### DATASET CONTENT
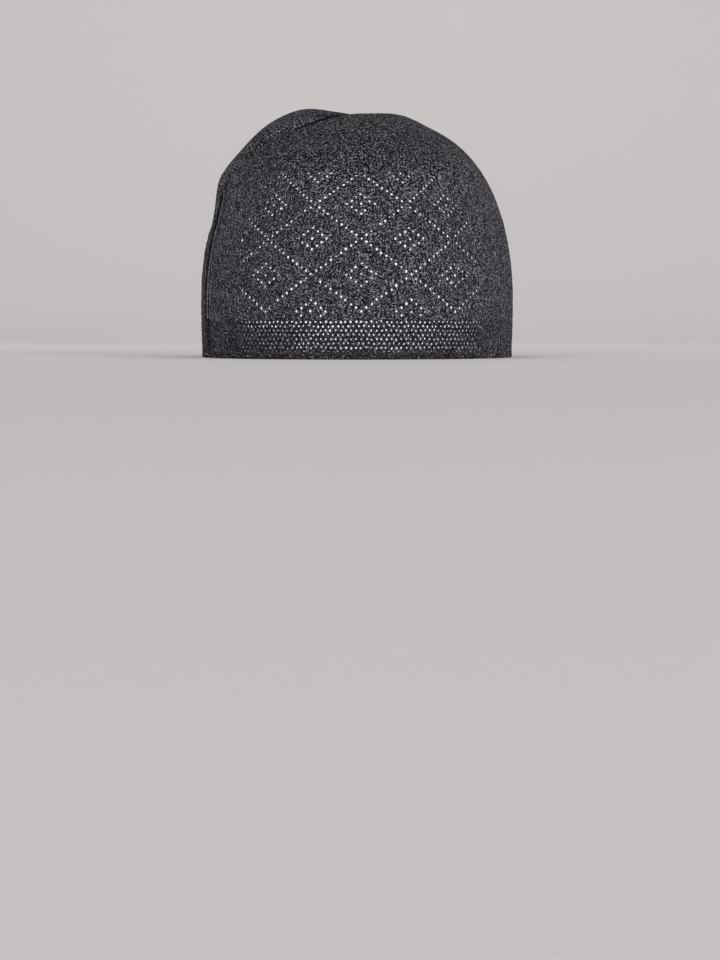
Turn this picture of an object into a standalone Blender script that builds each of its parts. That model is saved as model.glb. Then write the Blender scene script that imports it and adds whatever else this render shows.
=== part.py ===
"""Knitted prayer cap: a soft crown closed by one seam, a netted band and a turned hem.

Metres, +Z up. The origin lies in the middle of the rim, on the surface that the cap rests on.
The front of the cap faces -Y, and the wearer's right side is -X.
"""
from bisect import bisect_right
from collections import namedtuple
from math import atan2, cos, exp, hypot, pi, radians, sin

import bmesh
import bpy
from mathutils import Vector

# Outside sizes of the whole cap
CAP_WIDTH = 0.158
CAP_LENGTH = 0.196
CAP_HEIGHT = 0.1215
WIDEST_HEIGHT = 0.026
RIM_TUCK = 0.0008

# Shape numbers without a length. A squareness of 2 gives an elliptic dome, more a squarer
# shoulder. BACK_FULLNESS widens the back of the plan and narrows its front by that share.
DOME_SQUARENESS = 2.3
BACK_FULLNESS = 0.04

# The cloth and its pieces
KNIT_WALL = 0.0016
BAND_HEIGHT = 0.0160
HEM_HEIGHT = 0.0022
HEM_WALL = 0.0026
HEM_ROUNDING = 0.0005
HEM_OUTWARD_SHARE = 0.15  # share of the hem's wall that stands outside the band
PIECE_GAP = 0.0003

# The seam that closes the crown, and the puffed cloth beside it
SEAM_CENTRE_FORWARD = 0.008
SEAM_DEPTH = 0.008
SEAM_HALF_WIDTH = 0.010
PUFF_LIFT = 0.006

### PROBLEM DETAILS
Only the lines from the first line of the material above through the line that contains "a turned hem." should be quoted, each one exactly.

### THE SOLUTION
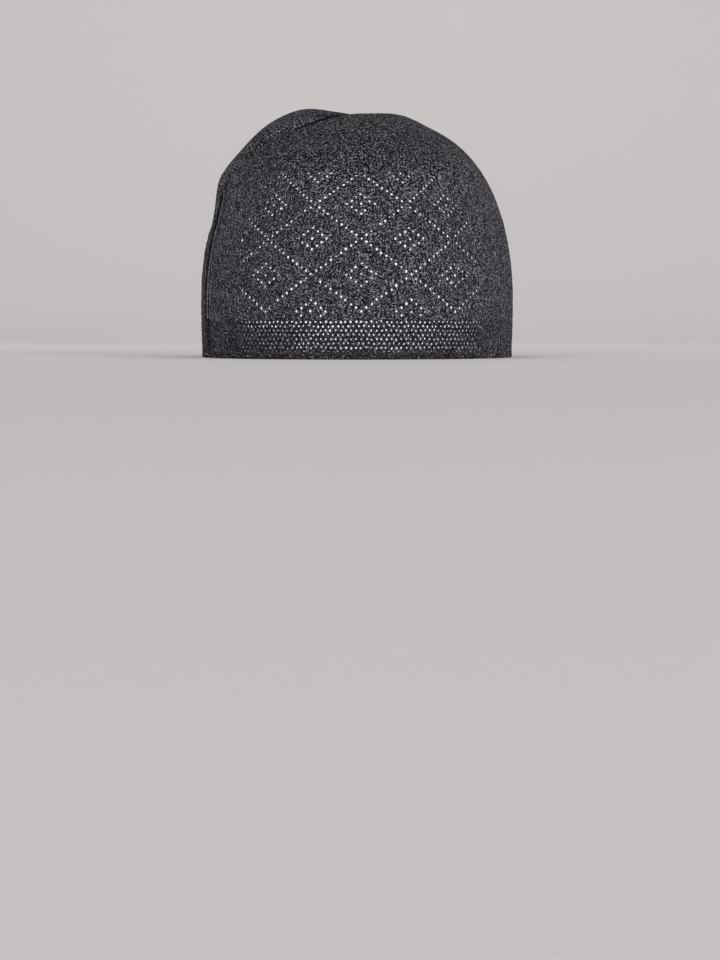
Turn this picture of an object into a standalone Blender script that builds each of its parts. That model is saved as model.glb. Then write the Blender scene script that imports it and adds whatever else this render shows.
=== part.py ===
"""Knitted prayer cap: a soft crown closed by one seam, a netted band and a turned hem.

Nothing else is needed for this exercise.